Frank: This is something of an age-old debate within libraries; whether the library catalog should contain just books or should it also contain other formats like music, maps, datasets, etc. My own belief is that people who are looking for geospatial datasets are going to want to search through a catalog specifically for datasets; it doesn’t make sense to wade through a hodgepodge of other materials, and the interface and search mechanisms for datasets are fundamentally different than the interface that you would want or need when searching for documents. Typical digital archive systems tend to focus on individual files as objects – a document, a picture, etc. Datasets are more complex as they require extensive metadata (for searchability and usability), help documentation and codebooks, etc. If the data is stored in large relational or object-oriented databases, that data can’t be stored in a typical digital repository unless you export the data tables out into individual delimited text files. That might be fine for small datasets or generally good for insuring preservation, but if you have enormous datasets – imagine if you had every data table from the US Census – it would be completely unfeasible.
For digital repositories I think it’s fine for small individual datasets, particularly if they are being attached to a journal article or research paper where analysis was done.

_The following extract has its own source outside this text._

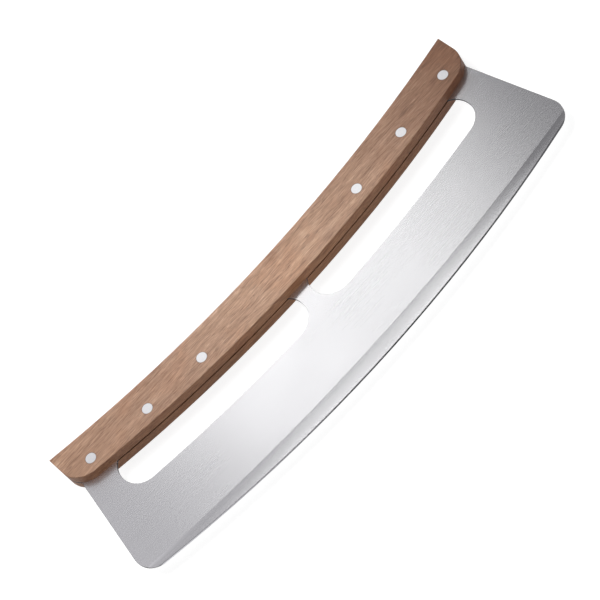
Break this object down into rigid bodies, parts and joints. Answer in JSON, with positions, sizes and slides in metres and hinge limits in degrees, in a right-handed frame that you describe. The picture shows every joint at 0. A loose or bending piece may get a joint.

But in most instances I think it’s better to have separate repositories for spatial and large tabular datasets. As a compromise you can always generate metadata records that can link you from the basic repository to the spatial one if you want to increase find-ability. Metadata is key for datasets – unlike documents (articles, reports, web pages) you have no text to search through, so keyword searching goes out the window. In order to find them you need to rely on searching metadata records or any help documents or codebooks associated with them.
Genevieve: How do you see selection and preservation changing in the future, if/when you begin collecting GIS data created at Baruch?
Frank: For us, the big change will occur when we can build a more robust infrastructure for serving data. Right now we have a web server where we can drop files and people can click on links to download layers or tables one by one. But increasingly it’s not enough to just have your own data website floating out there; in order to make sure your data is accessible and findable you want to appear in other large repositories. Ideally we want to get a spatial database up and running (like PostGIS) where we can serve the data out in a number of ways – we can continue to serve it the old fashioned way but would also be able to publish out to larger repositories like the OpenGeoportal. A spatial database would allow us to grant users access to our data directly through a GIS interface, without having to download and unzip files one by one.